Carte des feus actifs détectés par la Nasa entre le 15 et le 22 août 2019. // Source : NASA Earth Observatory / Joshua Stevens

Carte des feus actifs détectés par la Nasa entre le 15 et le 22 août 2019.

Source : NASA Earth Observatory / Joshua Stevens

Par ailleurs, si moins de charbon est utilisé, en compensation l’exploitation augmente pour le pétrole et, surtout, le gaz naturel. « De tous les carburants fossiles, l’utilisation du gaz naturel est celle qui grandit le plus. L’exploitation du gaz naturel a augmenté de 2,6 % par an de 2013 à 2018 », précise l’étude parue dans Iopscience. Le gaz naturel représente 7,7 milliards de tonnes en 2019, une part importante des 37 milliards au total. De fait, pour les chercheurs, il est clair qu’en 2020 l’augmentation du CO2 va réaugmenter par rapport à cette année.

Il est urgent de redoubler d’efforts pour rester sous la barre des 2°

Pour le consortium, les résultats de cette étude annuelle permettent de conclure qu’en définitive les actions ne suivent pas assez l’Accord de Paris et les discours politiques. « Il est urgent de redoubler d’efforts pour rester sous la barre des ‘bien en dessous de 2° C’ fixé dans l’Accord de Paris », explique Philippe Ciais, chercheur au LSCE -Institut Pierre Simon Laplace, et cité dans le communiqué. En clair : plus on traîne pour prendre des mesures concrètes, plus le défi sera difficile à relever.

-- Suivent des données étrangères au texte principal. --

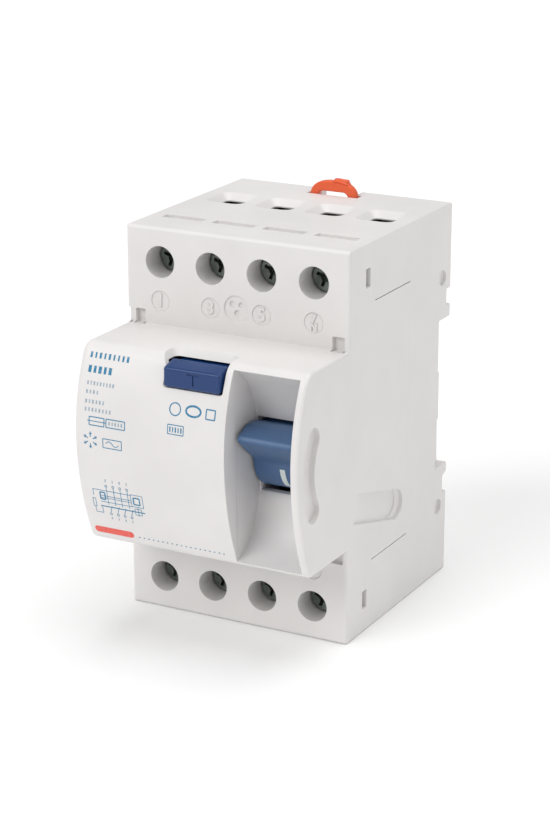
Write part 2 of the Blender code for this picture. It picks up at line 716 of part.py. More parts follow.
def build_clamp(name, x, z, material):
    """A square frame, open up and down; the screw draws it forward against the strip."""
    mesh = bmesh.new()
    half_x = CLAMP_HALF_WIDTH
    half_z = CLAMP_HALF_HEIGHT
    add_box(mesh, (-half_x, half_x), (CLAMP_FRONT_Y, CLAMP_BACK_Y), (-half_z, half_z))
    clamp = finish_mesh(name, mesh, material)
    clamp.location = (x, 0.0, z)

    def window(cutter):
        add_box(cutter, (-0.0037, 0.0037), (CLAMP_FRONT_Y + 0.0016, CLAMP_BACK_Y - 0.0015), (-0.005, 0.005))

    def thread(cutter):
        add_cylinder(cutter, "Y", (0.0, 0.0), 0.0023, CLAMP_FRONT_Y - 0.001, CLAMP_FRONT_Y + 0.002, SMALL_SIDES)

    combine(clamp, "DIFFERENCE", "window", window)
    combine(clamp, "DIFFERENCE", "thread", thread)
    attach_cutters(clamp)


def build_strips(materials):
    """Line strips end in the fixed contacts, load strips end where the leads start."""
    plate = (TONGUE_PLATE_Y, TONGUE_PLATE_Y + PLATE_THICK)
    for index, x in enumerate(POLE_X):
        mesh = bmesh.new()
        add_box(mesh, (x - 0.0032, x + 0.0032), plate, (0.0575, HEIGHT - 0.0026))
        strip = finish_mesh(f"line_strip_{index + 1}", mesh, materials["copper"])

        def contact(cutter, centre=x):
            add_box(cutter, (centre - 0.0020, centre + 0.0020), (plate[0] - 0.0007, plate[0] + 0.0004), (0.0580, 0.0620))

        combine(strip, "UNION", "contact", contact)

        mesh = bmesh.new()
        add_box(mesh, (x - 0.0032, x + 0.0032), plate, (0.0026, 0.0180))
        finish_mesh(f"load_strip_{index + 1}", mesh, materials["copper"])


def build_leads(materials):
    """Each lead runs from its load strip up through the toroid to its moving contact."""
    for index, x in enumerate(POLE_X):
        side = 1 if x > 0 else -1
        outer = abs(x) > POLE_PITCH
        core_x = side * 0.0024
        core_y = TOROID_CENTRE[1] + (-0.0024 if outer else 0.0024)
        if outer:
            below = [(x - side * 0.0020, 0.0120, 0.0208), (side * 0.0100, core_y + 0.0002, 0.0209),
                     (side * 0.0050, core_y, 0.0214)]
            above = [(side * 0.0060, 0.0078, 0.0346), (side * 0.0140, 0.0070, 0.0368)]
        else:
            below = [(x - side * 0.0012, 0.0130, 0.0203), (side * 0.0034, core_y + 0.0002, 0.0216)]
            above = [(side * 0.0034, 0.0102, 0.0362)]
        route = [(x, 0.0134, 0.0192)] + below
        route += [(core_x, core_y, 0.0240), (core_x, core_y, 0.0315)]
        route += above + [(x, 0.0072, 0.0418)]
        make_wire(f"primary_lead_{index + 1}", smooth_path(route, 3), 0.0011, materials["lead"])


# ---- moving contacts -----------------------------------------------------------------
def build_contacts(materials):
    mesh = bmesh.new()
    carrier_x = (-0.0244, 0.0244)
    add_box(mesh, carrier_x, (CARRIER_FRONT_Y, CARRIER_BACK_Y), (CARRIER_BOTTOM, CARRIER_TOP))
    carrier = finish_mesh("contact_carrier", mesh, materials["carrier"])
    spring_z = 0.0495
    far_y = CRANK_Y + LINK_LENGTH

    def ear(cutter):
        add_box(cutter, (WEB_LEFT, WEB_RIGHT), (far_y - 0.0024, CARRIER_FRONT_Y + 0.0005), (CRANK_Z - 0.0026, CRANK_Z + 0.0026))

    def bores(cutter):
        slot_z = (CRANK_Z - 0.0014, CRANK_Z + 0.0014)
        add_box(cutter, (WEB_LEFT - 0.001, WEB_RIGHT + 0.001), (far_y - 0.0011, far_y + 0.0011), slot_z)
        slot_ends = (WEB_LEFT - 0.0020, WEB_RIGHT + 0.0012)
        add_box(cutter, (slot_ends[0], WEB_LEFT), (CARRIER_FRONT_Y - 0.001, CARRIER_FRONT_Y + 0.0015), (0.046, 0.053))
        add_box(cutter, (WEB_RIGHT, slot_ends[1]), (CARRIER_FRONT_Y - 0.001, CARRIER_FRONT_Y + 0.0015), (0.046, 0.053))
        for x in POLE_X:
            add_cylinder(cutter, "Y", (x, spring_z), 0.0022, CARRIER_BACK_Y - 0.0020, CARRIER_BACK_Y + 0.001, SMALL_SIDES)

    combine(carrier, "UNION", "ear", ear)
    combine(carrier, "DIFFERENCE", "bores", bores)

    for index, x in enumerate(POLE_X):
        mesh = bmesh.new()
        add_box(mesh, (x - 0.0018, x + 0.0018), (ARM_Y, ARM_Y + ARM_THICK), (0.0434, 0.0622))
        arm = finish_mesh(f"moving_contact_{index + 1}", mesh, materials["copper"])

        def tip(cutter, centre=x):
            add_box(cutter, (centre - 0.0016, centre + 0.0016), (ARM_Y + 0.0006, ARM_Y + ARM_THICK + 0.0004), (0.0584, 0.0616))

        combine(arm, "UNION", "tip", tip)
        coil = helix("Y", (x, spring_z), 0.0015, CARRIER_BACK_Y - 0.0014, ARM_Y - 0.0006, 3, 10)
        make_wire(f"contact_spring_{index + 1}", coil, 0.00025, materials["spring"])


# ---- current transformer, relay and latch ------------------------------------------------
def add_ring(mesh, inner, outer, z_range, first=0.0, sweep=2 * math.pi, steps=32):
    """A ring of rectangular section about the toroid's axis, whole or only part of a turn."""
    closed = sweep > 2 * math.pi - 0.01
    sections = []
    for step in range(steps if closed else steps + 1):
        angle = first + sweep * step / steps
        ray = (math.cos(angle), math.sin(angle))
        corners = [(inner, z_range[0]), (outer, z_range[0]), (outer, z_range[1]), (inner, z_range[1])]
        sections.append([
            mesh.verts.new((TOROID_CENTRE[0] + r * ray[0], TOROID_CENTRE[1] + r * ray[1], z)) for r, z in corners
        ])
    return sections, closed


def skin_sections(mesh, sections, closed):
    faces = []
    pairs = list(zip(sections, sections[1:]))
    if closed:
        pairs.append((sections[-1], sections[0]))
    for first, second in pairs:
        for k in range(4):
            faces.append(mesh.faces.new((first[k], first[(k + 1) % 4], second[(k + 1) % 4], second[k])))
    return faces


def build_transformer(materials):
    centre_z = TOROID_CENTRE[2]
    mesh = bmesh.new()
    sections, closed = add_ring(mesh, 0.0080, 0.0115, (centre_z - 0.0032, centre_z + 0.0032))
    bmesh.ops.recalc_face_normals(mesh, faces=skin_sections(mesh, sections, closed))
    finish_mesh("toroid_core", mesh, materials["core"])

    mesh = bmesh.new()
    first = math.radians(200)
    sweep = math.radians(140)
    outer_ring, closed = add_ring(mesh, 0.0068, 0.0127, (centre_z - 0.0044, centre_z + 0.0044), first, sweep, 14)
    inner_ring, closed = add_ring(mesh, 0.0077, 0.0118, (centre_z - 0.0035, centre_z + 0.0035), first, sweep, 14)
    faces = skin_sections(mesh, outer_ring, closed) + skin_sections(mesh, inner_ring, closed)
    for end in (0, -1):
        for k in range(4):
            following = (k + 1) % 4
            faces.append(mesh.faces.new((
                outer_ring[end][k], outer_ring[end][following], inner_ring[end][following], inner_ring[end][k]
            )))
    bmesh.ops.recalc_face_normals(mesh, faces=faces)
    finish_mesh("toroid_winding", mesh, materials["winding"])


def build_trip_unit(materials):
    plunger_x = -0.0150
    plunger_z = 0.0370
    mesh = bmesh.new()
    add_box(mesh, (-0.0230, -0.0070), (-0.0310, -0.0150), (0.0280, 0.0460))
    relay = finish_mesh("trip_relay", mesh, materials["relay"])

    def plunger_bore(cutter):
        add_cylinder(cutter, "Y", (plunger_x, plunger_z), 0.0016, -0.0190, -0.0140, SMALL_SIDES)

    combine(relay, "DIFFERENCE", "plunger_bore", plunger_bore)

    mesh = bmesh.new()
    add_cylinder(mesh, "Y", (plunger_x, plunger_z), 0.0012, -0.0186, -0.0106, SMALL_SIDES)
    finish_mesh("relay_plunger", mesh, materials["steel"])

    mesh = bmesh.new()
    add_cylinder(mesh, "X", (LATCH_Y, LATCH_Z), 0.0022, -0.0170, 0.0130, SMALL_SIDES)
    latch = finish_mesh("trip_latch", mesh, materials["carrier"])

    def arms(cutter):
        add_box(cutter, (plunger_x - 0.0015, plunger_x + 0.0015), (-0.0103, -0.0089), (LATCH_Z, 0.0385))
        add_box(cutter, (0.0105, 0.0130), (-0.0101, -0.0087), (LATCH_Z, 0.0360))

    def bore(cutter):
        add_cylinder(cutter, "X", (LATCH_Y, LATCH_Z), 0.0013, -0.0180, 0.0140, SMALL_SIDES)

    combine(latch, "UNION", "arms", arms)
    combine(latch, "DIFFERENCE", "bore", bore)

    mesh = bmesh.new()
    add_cylinder(mesh, "X", (LATCH_Y, LATCH_Z), 0.0010, -INNER_X + GAP, INNER_X - GAP, 12)
    finish_mesh("latch_shaft", mesh, materials["steel"])


# ---- rail clip -----------------------------------------------------------------------
CLIP_BOTTOM = 0.0620
CLIP_ARCH_BASE = 0.0860
CLIP_TOP = 0.0912


def clip_outline(steps=8):
    """Plate with an arched pull at its upper end."""
    half = CLIP_HALF_WIDTH
    points = [(half, CLIP_BOTTOM), (half, CLIP_ARCH_BASE)]
    for step in range(1, steps):
        angle = math.pi * step / steps
        reach = math.copysign(abs(math.cos(angle)) ** 0.8, math.cos(angle))
        rise = math.sin(angle) ** 0.62
        points.append((half * reach, CLIP_ARCH_BASE + (CLIP_TOP - CLIP_ARCH_BASE) * rise))
    return points + [(-half, CLIP_ARCH_BASE), (-half, CLIP_BOTTOM)]


def build_rail_clip(materials):
    back_y = CLIP_FRONT_Y + CLIP_THICK
    mesh = bmesh.new()
    add_prism(mesh, clip_outline(), "Y", CLIP_FRONT_Y, back_y)
    clip = finish_mesh("rail_clip", mesh, materials["clip"])

    def nib(cutter):
        add_box(cutter, (-0.0043, 0.0043), (RAIL_Y + 0.0013, BACK_Y - 0.0010), (0.0596, 0.0640))
        add_box(cutter, (0.0002, 0.0036), (CLIP_FRONT_Y + 0.0002, back_y - 0.0002), (0.0900, 0.0917))

    def windows(cutter):
        pull = rounded_rectangle((-0.0037, 0.0037), (0.0844, 0.0887), 0.0012, 3)
        add_prism(cutter, pull, "Y", CLIP_FRONT_Y - 0.001, back_y + 0.001)
        half = CLIP_WINDOW_HALF
        add_box(cutter, (-half, half), (CLIP_FRONT_Y - 0.001, back_y + 0.0005), (0.0680, 0.0826))

    combine(clip, "UNION", "nib", nib)
    combine(clip, "DIFFERENCE", "windows", windows)
    coil = helix("Z", (0.0, 0.0330), 0.0014, 0.0688, 0.0776, 4, 10)
    make_wire("rail_clip_spring", coil, 0.0003, materials["spring"])


# ---- the whole device ----------------------------------------------------------------
def build_materials():
    return {
        "housing": make_material("housing_plastic", (0.76, 0.74, 0.73), 0.45),
        "button": make_material("button_plastic", (0.014, 0.05, 0.26), 0.3),
        "lever": make_material("lever_plastic", (0.05, 0.13, 0.30), 0.42),
        "clip": make_material("clip_plastic", (0.86, 0.13, 0.03), 0.38),
        "carrier": make_material("carrier_plastic", (0.10, 0.10, 0.11), 0.5),
        "steel": make_material("bright_steel", (0.62, 0.62, 0.63), 0.3, 1.0),
        "screw": make_material("screw_steel", (0.34, 0.37, 0.36), 0.35, 1.0),
        "zinc": make_material("clamp_zinc", (0.55, 0.57, 0.58), 0.4, 1.0),
        "spring": make_material("spring_wire", (0.45, 0.45, 0.46), 0.35, 1.0),
        "copper": make_material("strip_copper", (0.72, 0.36, 0.22), 0.35, 1.0),
        "brass": make_material("blade_brass", (0.72, 0.54, 0.24), 0.35, 1.0),
        "lead": make_material("lead_enamel", (0.33, 0.10, 0.04), 0.35),
        "core": make_material("core_case", (0.05, 0.12, 0.07), 0.5),
        "winding": make_material("winding_enamel", (0.45, 0.16, 0.07), 0.4),
        "relay": make_material("relay_case", (0.06, 0.06, 0.07), 0.45),
        "resistor": make_material("resistor_body", (0.30, 0.22, 0.14), 0.55),
    }


def main():
    clear_scene()
    materials = build_materials()
    build_front_cover(materials["housing"])
    build_rear_base(materials["housing"])
    build_toggle_lever(materials["lever"])
    build_lever_parts(materials)
    build_test_button(materials)
    build_terminals(materials)
    build_strips(materials)
    build_leads(materials)
    build_contacts(materials)
    build_transformer(materials)
    build_trip_unit(materials)
    build_rail_clip(materials)
    bpy.context.view_layer.update()


main()
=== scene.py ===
"""Looks of a four-pole residual current device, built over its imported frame.

Lengths in properties are metres; the shape helpers take millimetres in the frame's own
axes: X to the lever side, Y to the rail, Z up.
"""

import json
import math

import bmesh
import bpy
from bpy.props import FloatProperty, FloatVectorProperty, IntProperty, PointerProperty
from mathutils import Matrix, Vector

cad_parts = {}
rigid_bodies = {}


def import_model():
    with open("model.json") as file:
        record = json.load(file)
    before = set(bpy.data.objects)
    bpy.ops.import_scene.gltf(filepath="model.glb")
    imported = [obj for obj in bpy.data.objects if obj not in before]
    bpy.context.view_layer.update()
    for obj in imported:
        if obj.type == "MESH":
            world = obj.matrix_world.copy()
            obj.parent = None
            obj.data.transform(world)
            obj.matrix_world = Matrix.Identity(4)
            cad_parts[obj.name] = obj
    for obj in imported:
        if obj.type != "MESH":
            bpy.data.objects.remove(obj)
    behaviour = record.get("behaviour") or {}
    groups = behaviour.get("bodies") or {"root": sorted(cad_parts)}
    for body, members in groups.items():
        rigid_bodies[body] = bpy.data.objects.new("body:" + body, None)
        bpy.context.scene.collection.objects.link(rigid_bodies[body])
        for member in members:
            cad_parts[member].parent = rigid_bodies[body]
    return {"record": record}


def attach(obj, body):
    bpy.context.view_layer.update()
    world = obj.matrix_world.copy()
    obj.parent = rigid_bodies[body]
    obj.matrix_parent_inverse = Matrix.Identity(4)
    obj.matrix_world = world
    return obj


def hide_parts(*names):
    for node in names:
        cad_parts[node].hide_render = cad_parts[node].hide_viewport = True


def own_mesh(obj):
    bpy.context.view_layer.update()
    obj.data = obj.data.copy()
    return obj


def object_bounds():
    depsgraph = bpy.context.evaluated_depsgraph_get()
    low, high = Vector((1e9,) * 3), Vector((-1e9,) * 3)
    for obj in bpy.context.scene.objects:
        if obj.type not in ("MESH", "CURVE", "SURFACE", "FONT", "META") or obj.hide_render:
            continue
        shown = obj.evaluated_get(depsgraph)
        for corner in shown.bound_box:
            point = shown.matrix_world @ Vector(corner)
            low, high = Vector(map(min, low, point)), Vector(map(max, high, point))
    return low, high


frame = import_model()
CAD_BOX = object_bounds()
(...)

Ce constat rejoint celui de l’ONU : « Nous disposons de la technologie et de la science pour décarboner nos sources d’énergie, nos systèmes de transport et nos villes. Nous possédons les connaissances nécessaires pour mettre un terme à la déforestation et au reboisement à grande échelle. » Si toutes les mesures nécessaires sont faisables de nos jours, elles ont besoin d’engagements forts et respectés. En pleine COP25, espérons que le constat se transforme en prise de conscience puis en réalité effective.